La virgen santa Marta,
devotísima huéspeda de Jesucristo, fué hebrea de nación, hija de padres nobles
y ricos, y hermana de santa María Magdalena y de san Lázaro. Ella misma quiso
aderezar la comida cuando el Señor se hospedó en su casa de Betania; y
pareciéndole poco todo lo que hacía, quería que su hermana Magdalena, que se
estaba a los pies de Jesús oyendo sus dulcísimas palabras, se levantara y la
ayudase. Quejóse, pues, de esto al Señor, pero el Señor aunque no reprendió el
solícito afecto con que Marta le servía, alabó la quietud suave con que
Magdalena, dejados los otros cuidados, atendía a lo que más importa, que es oir
a Dios y gozar de Dios. Vese asimismo la familiaridad que nuestro Señor
Jesucristo tuvo con estas dos santas hermanas, cuando estando enfermo y
peligroso su hermano Lázaro, enviaron a decirle: «Señor, el que amas está
enfermo»; y aunque el Señor permitió que Lázaro muriese y estuviese cuatro días
en la sepultura, lloró sobre él por la ternura y compasión que tenía a sus dos
hermanas, y luego resucitó gloriosamente al hermano difunto, y llenó aquella
casa de bendición. Después de la Ascención del Señor, aquellos mismo judíos que
le crucificaron, movieron una grande persecución contra los fieles, y se dice
que echaron mano de santa Marta y santa Magdalena, y habiéndoles confiscado sus
bienes, las pusieron con Lázaro su hermano y con Maximino y toda su casa, en un
navio sin velas ni remos para que pereciesen en el mar; mas el navio, guiado de
Dios aportó a Marsella, en cuya ciudad enseñaron aquellos santos la doctrina
del Evangelio, y convirtieron a muchos a la fe, y los mismo hicieron en otra
ciudad llamada Aix. Gloríase Marsella de haber tenido por obispo a san Lázaro,
y Aix de haber tenido a Maximino, uno de los setenta discípulos del Señor.
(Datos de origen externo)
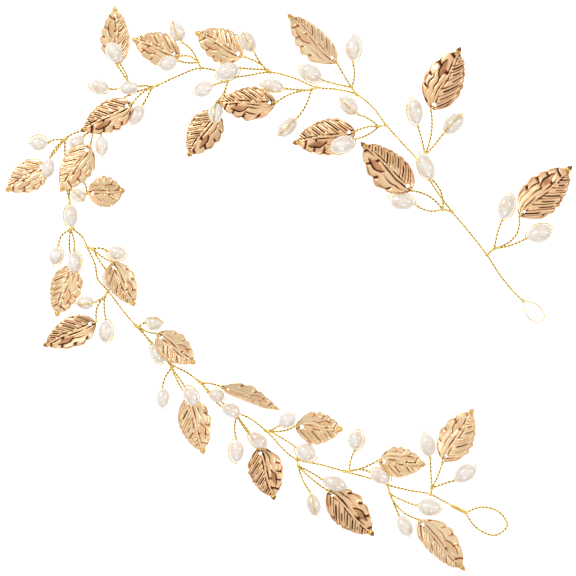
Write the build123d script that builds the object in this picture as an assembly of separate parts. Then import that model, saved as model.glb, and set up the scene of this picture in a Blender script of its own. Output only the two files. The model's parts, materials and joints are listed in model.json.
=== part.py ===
from build123d import *
import math
import os
from collections import namedtuple

# A bridal hair vine: one long craft wire, folded in half and twisted into a springy spine, with 26 sprigs.
# Each sprig is a short twisted stalk that ends in a knot, from which three twisted stems fan out: one carries
# a stamped metal leaf and two carry a rice-shaped pearl each. The vine lies flat on a table, leaves face up.
# Millimetres. +Z is up, Z = 0 is the table, and X, Y = 0 is the middle of the vine's outline.

# ---------------------------------------------------------------- driving dimensions
STRAND_R = 0.18            # one strand of the craft wire
TWIST_R = 0.36             # two strands twisted together: the spine and every stem
SPINE_Z = 2.4              # height of the spine's centre line
BEND_GAP = 0.32            # gap in the spine where two stretches of the vine are hinged
LARGEST_BEND_R = 60.0      # the spine's gentlest bends

STALK_R = 0.46             # the short wrapped stalk of a sprig
STALK_KNOT_R = 0.6         # knot where a stalk leaves the spine, and where its stems fan out
END_KNOT_R = 0.44          # small knot where a stem meets its pearl or leaf
STRAND_TURN_R = 0.26       # rounded turn or crossing of the single strand

LEAF_THICKNESS = 0.3
LEAF_CURL_R = 11.0         # the leaf is bowed across its width to this radius, its face outwards
LEAF_HOLE_R = 0.65         # punched hole near the leaf's base
LEAF_BASE = 1.6            # from the hole's centre back to the base edge
LEAF_FULLNESS = 0.75       # exponent that puts the widest place at 0.4 of the length
LEAF_LOBES = (0.0, 0.13, 0.26, 0.39, 0.52, 0.65, 0.77, 0.86)   # where the scallops meet, base to neck
LOBE_SAGITTA = 0.3         # how far each scallop bulges
NECK_AT = 0.92             # the narrow neck below the pointed tip, as a share of the length
NECK_HALF = 0.55
BARB_AT = 0.95             # the small barb beyond the neck that keeps the wire from slipping off
BARB_HALF = 0.8

BASE_RING_R = 0.95         # the strand's ring through the leaf's hole and round its base edge
BASE_RING_X = -1.0         # the ring's centre, measured from the hole towards the base
LEAF_KNOT_X = -2.25        # where the stem ends, just behind the base edge
NECK_RING_R = 1.05         # the strand's ring round the neck

PEARL_HOLE_R = 0.45
PEARL_END_GAP = 0.55       # from a pearl's end to the wire's turn
PEARL_SIDE_GAP = 0.5       # from a pearl's side to the strand that bends back along it

# ---------------------------------------------------------------- layout of the sprigs
# Leaf: hole and tip (x, y, z), width, roll about the line from hole to tip (left edge up is positive), and
# an optional point that its stem bends through.
# Pearl: near end and far end (x, y, z), diameter, the side on which the outer strand runs back (degrees
# round the pearl from its top, towards its left as seen from the near end), and an optional bend point.
Leaf = namedtuple("Leaf", "hole tip width roll via", defaults=(None,))
Pearl = namedtuple("Pearl", "near far width side via", defaults=(None,))
Sprig = namedtuple("Sprig", "stretch root knot leaf pearls")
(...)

Santa Magdalena se apartó a un áspero y solitario monté para emplearse toda en
oración y meditación; y se refiere que santa Marta, con una criada suya llamada
Marcela, edificó un monasterio, fuera de poblado, y en compañía de otras muchas
doncellas que la siguieron, sirvió muchos años en santo recogimiento al Señor,
alzando la bandera (después de la Madre de Dios) de la virginidad, y haciendo
voto de ella, y viviendo con tanta aspereza de vida, que san Antonio, obispo de
Florencia, escribe que no comía carne, ni huevos, ni queso, ni bebía vino, y
que con la señal de la cruz ahuyentaba al demonio, que en figura de un dragón
infernal quería espantarla y estorbar su oración. Ocho días antes de su muerte
vio cómo los santos ángeles llevaban al cielo el ánima de su dulcísima hermana
Magdalena, y a la hora de su dichoso tránsito se apareció a nuestra santa
Jesucristo, nuestro Redentor, y le dijo: «Ven, huéspeda mía muy querida, que
como tú me recibiste en tu casa, así yo te recibiré en mi reino».
Reflexión: Muy bien pagó nuestro
Señor Jesucristo los buenos servicios que recibió de su devotísima huéspeda
santa Marta; la instruyó en las cosas del Reino de Dios, resucitó a su hermano
Lázaro, la hizo una grande santa, la amparó en los peligros del mar, la llenó
de celo apostólico, la hizo fundadora del primer colegio de santas vírgenes, y
la recibió, llena de méritos, en el palacio de su gloria. Y nosotros ¿a qué
pensamos servir sino a Jesucristo, porque los que sirven al mundo no sacan otra
recompensa que funestos desengaños en la vida, angustias en la muerte y
tormentos en la eternidad?
Oración: Oh Dios, salud y vida
nuestra, dígnate oír nuestras súplicas, para que así como la fiesta de tu
bienaventurada virgen santa Marta nos llena de espiritual alegría, así también
nos alcance una piadosa devoción. Por Jesucristo, nuestro Señor. Amén.